Insurance Mega-mergers will get Tough Review from States
State regulators could significantly alter – or perhaps even derail – blockbuster insurance mergers that would reduce the number of major, national health plans from five down to three. Most attention has focused on whether the Justice Department might block Aetna’s $37 billion acquisition of Humana and Anthem’s $54 million takeover of Cigna on antitrust grounds. But antitrust experts point out that health plans are typically regulated by the states, which have a broader mandate to scrutinize issues raised by the deals. States are looking beyond just antitrust concerns. Their exact scope of authority depends on state law, but local regulators are more likely to focus on consumer protection issues such as limiting premium increases, bolstering benefits or even requiring charitable contributions. About 15 state attorney generals are working with the Justice Department to heighten scrutiny of the blockbusters deals. State attorney generals played a similar role in Comcast’s proposed acquisition of Time Warner, which was ultimately abandoned last year after federal regulators came out against the deal.

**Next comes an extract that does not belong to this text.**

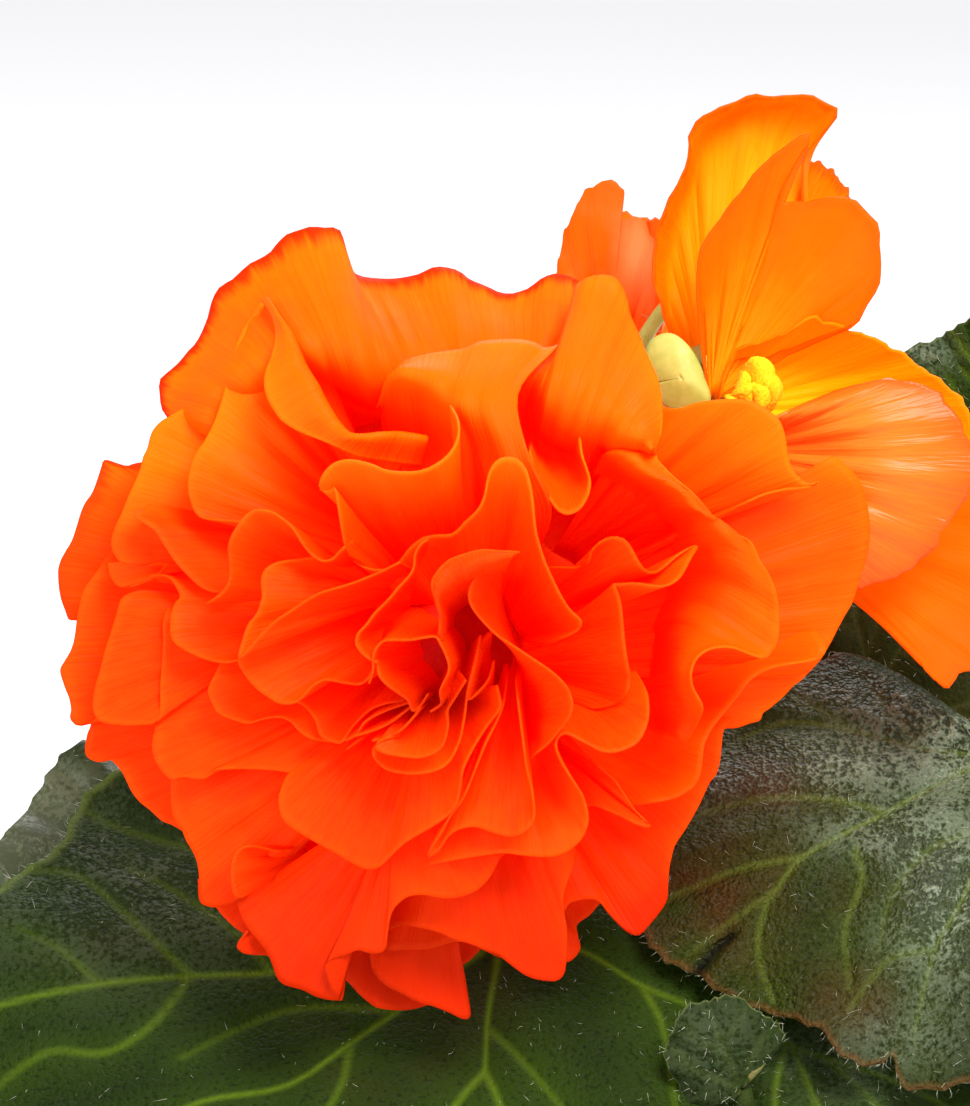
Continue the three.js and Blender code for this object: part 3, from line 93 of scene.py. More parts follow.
def surf(p, nu, nv):
    d0 = p.get('d', 8)
    curves = [catmull(fill(c, d0), nu + 1) for c in p['c']]
    rim = curves[-1]; b = p['b']
    if not isinstance(b, list):
        w = p.get('w', 24)
        a = rim[0, :2] - rim[-1, :2]
        dirv = rim[:, :2].mean(0) - np.array(b[:2]); dirv /= np.hypot(*dirv) + 1e-9
        nrm = np.array([-dirv[1], dirv[0]])
        if np.dot(nrm, a) < 0: nrm = -nrm
        t = np.linspace(0.5, -0.5, nu + 1)[:, None]
        base = np.c_[np.array(b[:2]) + nrm * t * w - dirv * (4 * t * t) * w * 0.3, np.full(nu + 1, float(b[2]))]
    else:
        base = catmull(fill(b, b[0][2]), nu + 1)
    sm = smooth(rim, max(2.0, p.get('sm', 0.05) * nu)); rough = rim - sm
    ctrl = [base]
    if len(curves) == 1:
        vm = p.get('vm', 0.5)
        mid = base * (1 - vm) + sm * vm; mid[:, 2] += p.get('g', 5.0)
        ctrl.append(mid); vs = [0, vm, 1]
    else:
        ctrl += curves[:-1]
        vs = p.get('vs') or list(np.linspace(0, 1, len(curves) + 1))
    ctrl.append(sm)
    ctrl = np.array(ctrl); vs = np.array(vs, float)
    v = 1 - (1 - np.linspace(0, 1, nv + 1)) ** 1.25
    m = np.zeros_like(ctrl)
    for i in range(len(vs)):
        if i == 0: m[i] = (ctrl[1] - ctrl[0]) / (vs[1] - vs[0])
        elif i == len(vs) - 1: m[i] = (ctrl[-1] - ctrl[-2]) / (vs[-1] - vs[-2])
        else: m[i] = 0.5 * ((ctrl[i] - ctrl[i-1]) / (vs[i] - vs[i-1]) + (ctrl[i+1] - ctrl[i]) / (vs[i+1] - vs[i]))
    G = np.empty((nv + 1, nu + 1, 3)); pw = p.get('p', 2.2)
    for j, vv in enumerate(v):
        i = min(max(np.searchsorted(vs, vv, side='right') - 1, 0), len(vs) - 2)
        h = vs[i + 1] - vs[i]; t = (vv - vs[i]) / h
        G[j] = (2*t**3 - 3*t**2 + 1) * ctrl[i] + (t**3 - 2*t**2 + t) * h * m[i] + (-2*t**3 + 3*t**2) * ctrl[i+1] + (t**3 - t**2) * h * m[i+1]
        G[j] += rough * (vv ** pw)
    tt = np.linspace(0, 1, nu + 1)[None, :]; vv = v[:, None]
    for (t0, t1, n, amp, v0, v1) in p.get('pl', []):
        win = np.clip((tt - t0) / 0.06, 0, 1) * np.clip((t1 - tt) / 0.06, 0, 1) * np.clip((vv - v0) / 0.2, 0, 1) * np.clip((v1 - vv) / 0.2, 0, 1)
        s = (tt - t0) / (t1 - t0)
        G[..., 2] += amp * win * np.sin((s + 0.06 * np.sin(9 * s + 2)) * n * 2 * np.pi + 1.1 * np.sin(2.3 * vv)) * (0.55 + 0.45 * np.sin(7 * s + 1))
    # shallow lengthwise folds and a little waviness, different on every petal
    seed = (sum(map(ord, p['n'])) * 37) % 101
    L = np.linalg.norm(np.diff(rim[:, :2], axis=0), axis=1).sum()
    k = max(2.0, L / 90.0)
    G[..., 2] += np.sin(np.pi * vv) * (0.28 * np.sin(2 * np.pi * k * tt + seed) + 0.18 * np.sin(2 * np.pi * 2.3 * k * tt + 2.1 * seed))
    return G, v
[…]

Congressional Republicans look to update Stark Law
Republicans on the Senate Finance and the Ways and Means committees are considering updating federal anti-kickback statutes including the Stark law to make them work with the new alternative payment models. The two committees are seeking input from providers groups on Stark, which prevents doctors from referring patients to interests in which they have a financial relationship. They are looking at two broad issues: First, the difference between technical violations and more serious infractions, and second, the changes needed to harmonize the law with new payment schemes under MACRA. CMS, for its part, has been working to scale back the Stark law as it affects delivery system reform. The administration loosened some restrictions in a November regulation focused on Stark, and it has offered waivers of the anti-kickback statutes to participants in more aggressive ACOs and in its new bundled payments demonstration for hip and knee surgeries.